Second, her definition of the public interest – “the general welfare of the public, plain and simple” – is patronising. It transforms us from adults to legal minors, with politicians deciding what it is that is good for us to know.

It’s noteworthy that Schembri dismisses any public interest in sex scandals as emerging from a prurient curiosity, alienated from the issues that put “the current administration in a good light”. The only exception she allows for is sexual hypocrisy.

The patronising doesn’t end there. Schembri all but says the public doesn’t know what’s good for it. Coverage of policians’ sexual lives could lead to the loss of talent in public service.

Unfortunately, she doesn’t give examples.
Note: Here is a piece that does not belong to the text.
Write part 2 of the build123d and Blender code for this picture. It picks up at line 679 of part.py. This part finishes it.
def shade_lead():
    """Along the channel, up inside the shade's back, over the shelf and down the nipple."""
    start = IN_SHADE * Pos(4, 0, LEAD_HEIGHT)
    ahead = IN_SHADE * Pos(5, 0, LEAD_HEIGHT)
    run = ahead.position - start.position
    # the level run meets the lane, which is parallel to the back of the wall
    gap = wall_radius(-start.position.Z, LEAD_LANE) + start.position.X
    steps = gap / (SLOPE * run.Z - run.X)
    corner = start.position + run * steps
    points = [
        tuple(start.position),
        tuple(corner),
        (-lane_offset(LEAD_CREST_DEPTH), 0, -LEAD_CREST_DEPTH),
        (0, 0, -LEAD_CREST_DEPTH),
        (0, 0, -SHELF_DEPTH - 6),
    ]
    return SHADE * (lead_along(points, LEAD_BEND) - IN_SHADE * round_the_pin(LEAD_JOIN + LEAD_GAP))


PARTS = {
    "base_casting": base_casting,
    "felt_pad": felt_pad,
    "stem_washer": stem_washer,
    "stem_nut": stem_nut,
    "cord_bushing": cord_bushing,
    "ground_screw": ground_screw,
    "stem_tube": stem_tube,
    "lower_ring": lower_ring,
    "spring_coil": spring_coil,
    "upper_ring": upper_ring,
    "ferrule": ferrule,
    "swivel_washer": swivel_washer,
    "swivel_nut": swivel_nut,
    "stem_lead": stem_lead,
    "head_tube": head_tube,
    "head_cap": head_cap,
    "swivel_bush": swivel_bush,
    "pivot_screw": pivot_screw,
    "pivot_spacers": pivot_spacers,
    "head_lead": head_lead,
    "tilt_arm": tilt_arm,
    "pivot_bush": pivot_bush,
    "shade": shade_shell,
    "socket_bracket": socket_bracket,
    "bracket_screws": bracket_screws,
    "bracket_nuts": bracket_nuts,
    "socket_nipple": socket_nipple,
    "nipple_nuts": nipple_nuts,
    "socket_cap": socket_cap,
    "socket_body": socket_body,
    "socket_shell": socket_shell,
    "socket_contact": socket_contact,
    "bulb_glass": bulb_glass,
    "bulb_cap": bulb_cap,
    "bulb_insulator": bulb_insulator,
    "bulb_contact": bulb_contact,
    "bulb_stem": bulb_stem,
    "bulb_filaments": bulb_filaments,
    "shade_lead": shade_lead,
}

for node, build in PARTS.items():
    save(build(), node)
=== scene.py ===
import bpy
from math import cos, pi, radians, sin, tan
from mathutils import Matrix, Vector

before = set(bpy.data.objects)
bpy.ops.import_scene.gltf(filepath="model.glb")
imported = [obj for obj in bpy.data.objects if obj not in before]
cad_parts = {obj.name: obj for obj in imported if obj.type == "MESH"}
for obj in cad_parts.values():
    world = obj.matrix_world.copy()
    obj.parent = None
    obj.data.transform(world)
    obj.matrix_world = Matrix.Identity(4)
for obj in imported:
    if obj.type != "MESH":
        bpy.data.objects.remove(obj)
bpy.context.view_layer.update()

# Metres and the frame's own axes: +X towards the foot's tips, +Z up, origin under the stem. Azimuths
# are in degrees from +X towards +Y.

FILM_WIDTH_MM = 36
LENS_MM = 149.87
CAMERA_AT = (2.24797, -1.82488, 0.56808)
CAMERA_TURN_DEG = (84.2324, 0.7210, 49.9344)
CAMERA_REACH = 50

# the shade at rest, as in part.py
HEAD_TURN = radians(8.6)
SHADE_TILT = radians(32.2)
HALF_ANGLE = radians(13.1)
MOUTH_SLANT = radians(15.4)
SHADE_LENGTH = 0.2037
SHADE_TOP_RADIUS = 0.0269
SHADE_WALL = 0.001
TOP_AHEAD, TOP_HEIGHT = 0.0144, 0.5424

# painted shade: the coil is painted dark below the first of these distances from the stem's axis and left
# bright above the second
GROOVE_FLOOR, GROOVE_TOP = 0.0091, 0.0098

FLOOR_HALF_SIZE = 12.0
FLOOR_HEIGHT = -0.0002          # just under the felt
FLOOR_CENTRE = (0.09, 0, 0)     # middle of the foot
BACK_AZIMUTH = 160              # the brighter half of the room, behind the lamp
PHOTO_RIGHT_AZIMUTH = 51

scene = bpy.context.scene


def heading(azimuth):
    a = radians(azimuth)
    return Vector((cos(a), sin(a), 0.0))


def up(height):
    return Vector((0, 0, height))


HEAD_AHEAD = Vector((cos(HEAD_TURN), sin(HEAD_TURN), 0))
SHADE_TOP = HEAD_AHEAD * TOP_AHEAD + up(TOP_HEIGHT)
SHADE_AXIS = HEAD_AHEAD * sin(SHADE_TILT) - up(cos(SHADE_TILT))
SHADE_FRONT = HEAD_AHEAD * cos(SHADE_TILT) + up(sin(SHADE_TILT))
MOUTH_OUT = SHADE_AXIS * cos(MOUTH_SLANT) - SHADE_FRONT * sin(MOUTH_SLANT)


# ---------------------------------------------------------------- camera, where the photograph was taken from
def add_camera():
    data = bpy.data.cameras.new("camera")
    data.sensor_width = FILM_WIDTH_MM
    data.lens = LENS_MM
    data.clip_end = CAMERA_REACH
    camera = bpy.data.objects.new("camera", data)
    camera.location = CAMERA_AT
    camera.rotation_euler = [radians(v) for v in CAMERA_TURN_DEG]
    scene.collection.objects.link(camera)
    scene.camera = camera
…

But there are good reasons why, in more mature democracies, coverage of politicians’ sexual lives is considered justified under wider grounds.

Yes, adequate journalistic coverage would have disqualified John F. Kennedy. But it would have documented what we now know: that he was a sexual assailant; that he used the Secret Service and White House personnel to procure prostitutes and call girls on a daily basis; that his philandering twice (at least) endangered national security.

But the governing standards of European and North American journalism would also have judged – as historians do now – that Franklin Delano Roosevelt’s extra-marital affairs, and Dwight Eisenhower’s war-time affair, had no significant bearing on their respective presidency (unlike Roosevelt’s cover-up of the real state of his health).

European laws, and Anglo-American standards of journalism, are adequate for a responsible coverage of politicians’ lives in the public interest. They do not legitimise prurient snooping into politicians’ private sexual lives.

And any attempt to give Malta a patronising media law should be seen for what it is: another retrograde step reversing our society’s integration into mainstream Europe.